Give the data again, word for word.

════

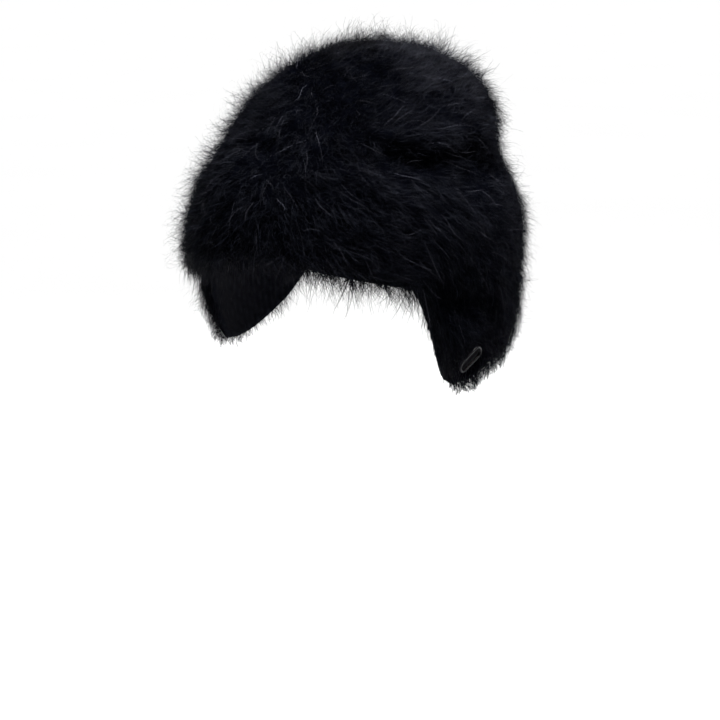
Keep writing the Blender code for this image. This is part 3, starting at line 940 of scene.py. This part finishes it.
def inner_fuzz(name, count):
    """Short hairs that lie on the inside of the knit, thicker towards its edge."""
    count = int(count * FEW)
    c, s = field.scatter(count, 0.0, 1.0)
    keep = rng.random(count) < 0.35 + 0.65 * smooth(s, 0.6, 0.95)
    c, s = c[keep], s[keep]
    n = len(c)
    rise = -rng.uniform(0.0002, 0.0009, n)
    lay = rng.uniform(0.003, 0.007, n)
    path, cross = hair_paths(c, s, np.full(n, 0.0004), rise, lay, rng.normal(0, 60, n), 4,
                             wave=rng.uniform(0.0002, 0.0006, n), twist=0.5)
    width = np.array([0.00020, 0.00022, 0.00016, 0.0])[None] * rng.uniform(0.7, 1.2, (n, 1))
    shade = 0.30 + 0.25 * np.linspace(0, 1, 4)[None] + rng.gamma(1.4, 0.08, (n, 1))
    return ribbons(name, path, cross, width, coat_material, shade)


inner_fuzz("inner_fuzz", 7000)


# Floor, light and camera

floor_material, f_nodes, f_links, f_shader = material("floor_paper")
f_noise = noise_node(f_nodes, f_links, 3.0)
f_ramp = ramp_node(f_nodes, f_links, f_noise.outputs["Fac"],
                   [(0.3, (0.975, 0.975, 0.975, 1)), (0.7, (0.985, 0.985, 0.985, 1))])
f_links.new(f_ramp.outputs["Color"], f_shader.inputs["Base Color"])
f_shader.inputs["Roughness"].default_value = 0.9
f_shader.inputs["Specular IOR Level"].default_value = 0.1
FLOOR_HALF = 60.0
floor = new_object("floor", np.array([(x * FLOOR_HALF, y * FLOOR_HALF, FLOOR_Z)
                                      for x, y in ((-1, -1), (1, -1), (1, 1), (-1, 1))]),
                   np.array([0, 1, 2, 3]), np.array([4]), floor_material)

scene = bpy.context.scene
world = bpy.data.worlds.new("studio")
scene.world = world
world.use_nodes = True
world.node_tree.nodes["Background"].inputs["Color"].default_value = (1.0, 1.0, 1.0, 1.0)
world.node_tree.nodes["Background"].inputs["Strength"].default_value = 1.025


def area_light(name, azimuth, elevation, distance, size, power, spread):
    data = bpy.data.lights.new(name, "AREA")
    data.size = size
    data.spread = math.radians(spread)
    data.energy = power
    light = bpy.data.objects.new(name, data)
    a, e = math.radians(azimuth), math.radians(elevation)
    way = Vector((math.sin(a) * math.cos(e), -math.cos(a) * math.cos(e), math.sin(e)))
    light.location = Vector((0, 0, -0.08)) + way * distance
    light.rotation_euler = way.to_track_quat("Z", "Y").to_euler()
    scene.collection.objects.link(light)


area_light("key_light", 110, 80, 1.6, 0.7, 19, 26)
area_light("fill_light", -30, 62, 1.8, 0.7, 1.2, 30)

a, e = math.radians(CAMERA_AZIMUTH), math.radians(CAMERA_ELEVATION)
back = Vector((math.sin(a) * math.cos(e), -math.cos(a) * math.cos(e), math.sin(e)))
aim = Vector((CAMERA_ASIDE * math.cos(a), CAMERA_ASIDE * math.sin(a), CAMERA_AIM_Z))
camera_data = bpy.data.cameras.new("camera")
camera_data.lens = CAMERA_LENS
camera_data.sensor_width = 36.0
camera_data.clip_start = 0.01
camera = bpy.data.objects.new("camera", camera_data)
camera.location = aim + back * CAMERA_DISTANCE
camera.rotation_euler = back.to_track_quat("Z", "Y").to_euler()
scene.collection.objects.link(camera)
scene.camera = camera
scene.view_settings.view_transform = "Standard"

════

▶ Correct answer
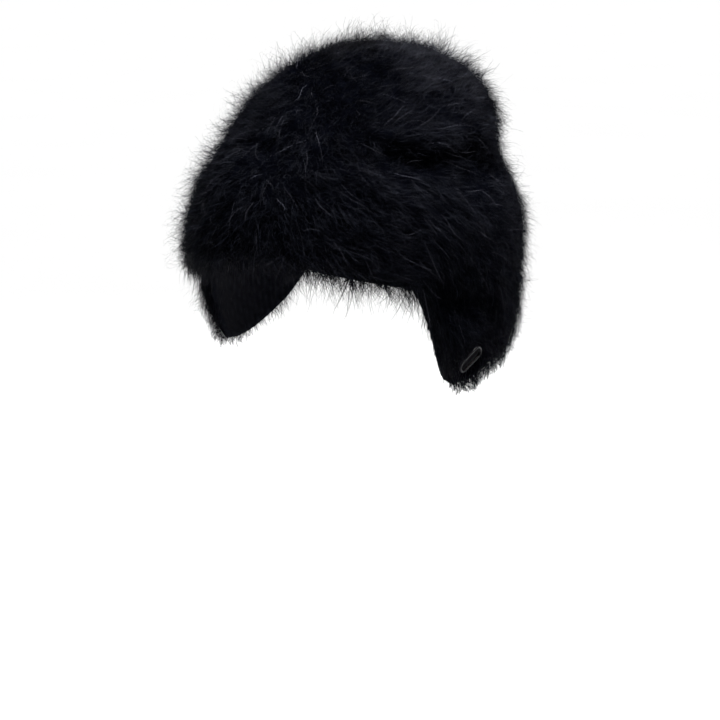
Keep writing the Blender code for this image. This is part 3, starting at line 940 of scene.py. This part finishes it.
def inner_fuzz(name, count):
    """Short hairs that lie on the inside of the knit, thicker towards its edge."""
    count = int(count * FEW)
    c, s = field.scatter(count, 0.0, 1.0)
    keep = rng.random(count) < 0.35 + 0.65 * smooth(s, 0.6, 0.95)
    c, s = c[keep], s[keep]
    n = len(c)
    rise = -rng.uniform(0.0002, 0.0009, n)
    lay = rng.uniform(0.003, 0.007, n)
    path, cross = hair_paths(c, s, np.full(n, 0.0004), rise, lay, rng.normal(0, 60, n), 4,
                             wave=rng.uniform(0.0002, 0.0006, n), twist=0.5)
    width = np.array([0.00020, 0.00022, 0.00016, 0.0])[None] * rng.uniform(0.7, 1.2, (n, 1))
    shade = 0.30 + 0.25 * np.linspace(0, 1, 4)[None] + rng.gamma(1.4, 0.08, (n, 1))
    return ribbons(name, path, cross, width, coat_material, shade)


inner_fuzz("inner_fuzz", 7000)


# Floor, light and camera

floor_material, f_nodes, f_links, f_shader = material("floor_paper")
f_noise = noise_node(f_nodes, f_links, 3.0)
f_ramp = ramp_node(f_nodes, f_links, f_noise.outputs["Fac"],
                   [(0.3, (0.975, 0.975, 0.975, 1)), (0.7, (0.985, 0.985, 0.985, 1))])
f_links.new(f_ramp.outputs["Color"], f_shader.inputs["Base Color"])
f_shader.inputs["Roughness"].default_value = 0.9
f_shader.inputs["Specular IOR Level"].default_value = 0.1
FLOOR_HALF = 60.0
floor = new_object("floor", np.array([(x * FLOOR_HALF, y * FLOOR_HALF, FLOOR_Z)
                                      for x, y in ((-1, -1), (1, -1), (1, 1), (-1, 1))]),
                   np.array([0, 1, 2, 3]), np.array([4]), floor_material)

scene = bpy.context.scene
world = bpy.data.worlds.new("studio")
scene.world = world
world.use_nodes = True
world.node_tree.nodes["Background"].inputs["Color"].default_value = (1.0, 1.0, 1.0, 1.0)
world.node_tree.nodes["Background"].inputs["Strength"].default_value = 1.025


def area_light(name, azimuth, elevation, distance, size, power, spread):
    data = bpy.data.lights.new(name, "AREA")
    data.size = size
    data.spread = math.radians(spread)
    data.energy = power
    light = bpy.data.objects.new(name, data)
    a, e = math.radians(azimuth), math.radians(elevation)
    way = Vector((math.sin(a) * math.cos(e), -math.cos(a) * math.cos(e), math.sin(e)))
    light.location = Vector((0, 0, -0.08)) + way * distance
    light.rotation_euler = way.to_track_quat("Z", "Y").to_euler()
    scene.collection.objects.link(light)


area_light("key_light", 110, 80, 1.6, 0.7, 19, 26)
area_light("fill_light", -30, 62, 1.8, 0.7, 1.2, 30)

a, e = math.radians(CAMERA_AZIMUTH), math.radians(CAMERA_ELEVATION)
back = Vector((math.sin(a) * math.cos(e), -math.cos(a) * math.cos(e), math.sin(e)))
aim = Vector((CAMERA_ASIDE * math.cos(a), CAMERA_ASIDE * math.sin(a), CAMERA_AIM_Z))
camera_data = bpy.data.cameras.new("camera")
camera_data.lens = CAMERA_LENS
camera_data.sensor_width = 36.0
camera_data.clip_start = 0.01
camera = bpy.data.objects.new("camera", camera_data)
camera.location = aim + back * CAMERA_DISTANCE
camera.rotation_euler = back.to_track_quat("Z", "Y").to_euler()
scene.collection.objects.link(camera)
scene.camera = camera
scene.view_settings.view_transform = "Standard"